### [Task]
Look through the material below and copy exactly the lines from the line with "mirror([1, 0, 0]) stand();" to the line with "obj.matrix_parent_inverse = Matrix.Identity(4)", those two lines included.

[Start of Data block]

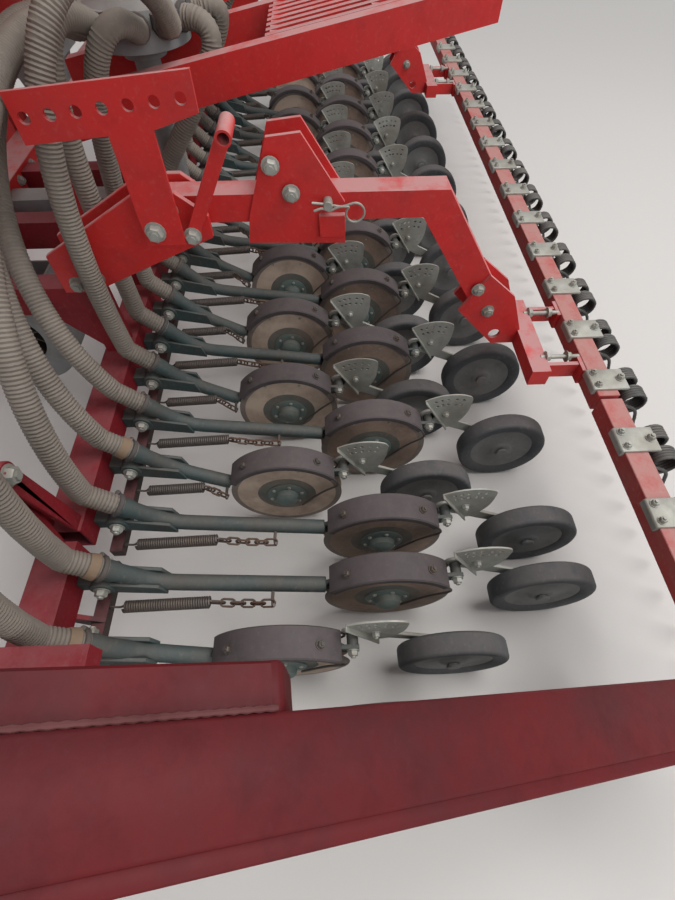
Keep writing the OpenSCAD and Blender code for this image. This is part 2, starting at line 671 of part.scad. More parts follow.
// Route of the hose of row k: straight out of its head's outlet, over the toolbar and straight into its socket
function hose_route(k) = let (
        side = row_x(k) > 0 ? 1 : -1,
        outlet = outlets[min(k, rows - 1 - k)],
        out = [side * cos(outlet[0]), sin(outlet[0])],
        mouth = socket + (socket_h + slide_gap) * arm_lean,
        into = mouth + 45 * arm_lean,
        reach = max(abs(row_x(k)) - tower_x, 0),
        run = 100 + max(0, cos(outlet[0])) * reach / 2,
        rise = reach > 0 ? 40 + 0.3 * reach + (abs(outlet[0]) > 90 ? 240 : 0) + min(outlet[2], 0) / 2 : 40,
        start = [side * tower_x, head_y, head_z + head_h / 2] + (head_r + slide_gap) * [out[0], out[1], 0],
        from = start + 35 * [out[0], out[1], 0],
        bend = [row_x(k) + side * outlet[1], into[0] - 10,
            into[1] + 0.7 * (head_z - mouth[1]) + 0.45 * reach + outlet[2]]
    ) concat([start], [for (i = [0:hose_steps]) curve(i / hose_steps, [from,
        from + [out[0] * run, out[1] * (reach > row_pitch ? 40 : 170), rise], bend,
        [row_x(k), into[0], into[1]]])], [[row_x(k), mouth[0], mouth[1]]]);

// Tube of eight sides along a route
module tube(path, r) {
    n = len(path);
    aim = [for (i = [0:n - 1]) let (d = path[min(i + 1, n - 1)] - path[max(i - 1, 0)]) d / norm(d)];
    flat = [for (a = aim) let (c = cross(a, [0.2, 1, 0.1])) c / norm(c)];
    rings = [for (i = [0:n - 1]) for (j = [0:7])
        path[i] + r * (cos(45 * j) * flat[i] + sin(45 * j) * cross(aim[i], flat[i]))];
    polyhedron(rings, concat([[for (j = [0:7]) j]], [[for (j = [7:-1:0]) 8 * (n - 1) + j]],
        [for (i = [0:n - 2]) for (j = [0:7]) let (k = (j + 1) % 8) 8 * i * [1, 1, 1, 1] + [j, 8 + j, 8 + k, k]]));
}

module hoses_of(part) color(hose_grey) for (k = [part[0]:part[1]]) tube(hose_route(k), hose_r);

main_frame();
headstock();
toolbar();
coulter_arms_of(mid);  // coulter_arms
fenders_of(mid);  // fenders
press_arms_of(mid);  // press_arms
hopper();
hopper_lid();
metering_box();
distributor();
fan_housing();
fan_rotor();
platform();
pressure_plates();
crank_handle();
harrow_brackets();
harrow_arms();
harrow_tube(-harrow_joint_x + 10, harrow_joint_x - 10);  // harrow_bar
tines_at(mid_places);  // harrow_tines
discs_of(mid, false);  // front_discs
discs_of(mid, true);  // rear_discs
press_wheels_of(mid, false);  // front_press_wheels
press_wheels_of(mid, true);  // rear_press_wheels
end_toolbar();  // toolbar_near
coulter_arms_of(near);  // coulter_arms_near
fenders_of(near);  // fenders_near
press_arms_of(near);  // press_arms_near
end_arm();  // end_arm_near
harrow_tube(harrow_joint_x, harrow_end_x);  // harrow_bar_near
tines_at(end_places);  // harrow_tines_near
discs_of(near, false);  // front_discs_near
discs_of(near, true);  // rear_discs_near
press_wheels_of(near, false);  // front_press_wheels_near
press_wheels_of(near, true);  // rear_press_wheels_near
mirror([1, 0, 0]) end_toolbar();  // toolbar_far
coulter_arms_of(far);  // coulter_arms_far
fenders_of(far);  // fenders_far
press_arms_of(far);  // press_arms_far
mirror([1, 0, 0]) end_arm();  // end_arm_far
mirror([1, 0, 0]) harrow_tube(harrow_joint_x, harrow_end_x);  // harrow_bar_far
mirror([1, 0, 0]) tines_at(end_places);  // harrow_tines_far
discs_of(far, false);  // front_discs_far
discs_of(far, true);  // rear_discs_far
press_wheels_of(far, false);  // front_press_wheels_far
press_wheels_of(far, true);  // rear_press_wheels_far
stand();  // stand_near
mirror([1, 0, 0]) stand();  // stand_far
hoses_of(mid);  // seed_hoses
hoses_of(near);  // seed_hoses_near
hoses_of(far);  // seed_hoses_far
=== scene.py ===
# Folding pneumatic seed drill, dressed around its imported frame
import bpy
import bmesh
import json
import math
from mathutils import Matrix, Vector


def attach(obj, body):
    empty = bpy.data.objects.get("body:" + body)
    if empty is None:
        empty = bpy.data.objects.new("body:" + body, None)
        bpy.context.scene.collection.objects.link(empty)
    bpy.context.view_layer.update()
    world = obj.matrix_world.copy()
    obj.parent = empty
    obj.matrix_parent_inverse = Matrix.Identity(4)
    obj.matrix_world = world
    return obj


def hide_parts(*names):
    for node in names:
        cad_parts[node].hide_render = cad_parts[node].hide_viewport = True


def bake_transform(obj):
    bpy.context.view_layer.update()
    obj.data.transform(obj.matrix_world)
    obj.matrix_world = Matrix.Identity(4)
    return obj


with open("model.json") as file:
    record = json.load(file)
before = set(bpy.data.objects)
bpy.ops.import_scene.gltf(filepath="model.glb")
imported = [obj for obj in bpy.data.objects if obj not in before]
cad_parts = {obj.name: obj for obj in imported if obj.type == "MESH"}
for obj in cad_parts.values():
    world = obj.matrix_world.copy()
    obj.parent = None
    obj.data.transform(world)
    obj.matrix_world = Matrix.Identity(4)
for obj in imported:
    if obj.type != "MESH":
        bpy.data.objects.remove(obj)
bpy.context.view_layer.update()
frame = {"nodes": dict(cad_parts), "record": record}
print("frame loaded")

# Camera at the drill's +X end, looking along the coulters
viewFrom = {
    "place": (1.946, 0.122, 1.342),
    "pitch": 55.8,  # degrees down
    "yaw": -1.9,  # degrees towards the front
    "roll": -0.37,
    "focal": 472.2,  # pixels, of a picture with the long side below
    "longSide": 900,
    "sensor": 36,  # mm
}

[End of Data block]

### [Written answer]
mirror([1, 0, 0]) stand();  // stand_far
hoses_of(mid);  // seed_hoses
hoses_of(near);  // seed_hoses_near
hoses_of(far);  // seed_hoses_far
=== scene.py ===
# Folding pneumatic seed drill, dressed around its imported frame
import bpy
import bmesh
import json
import math
from mathutils import Matrix, Vector


def attach(obj, body):
    empty = bpy.data.objects.get("body:" + body)
    if empty is None:
        empty = bpy.data.objects.new("body:" + body, None)
        bpy.context.scene.collection.objects.link(empty)
    bpy.context.view_layer.update()
    world = obj.matrix_world.copy()
    obj.parent = empty
    obj.matrix_parent_inverse = Matrix.Identity(4)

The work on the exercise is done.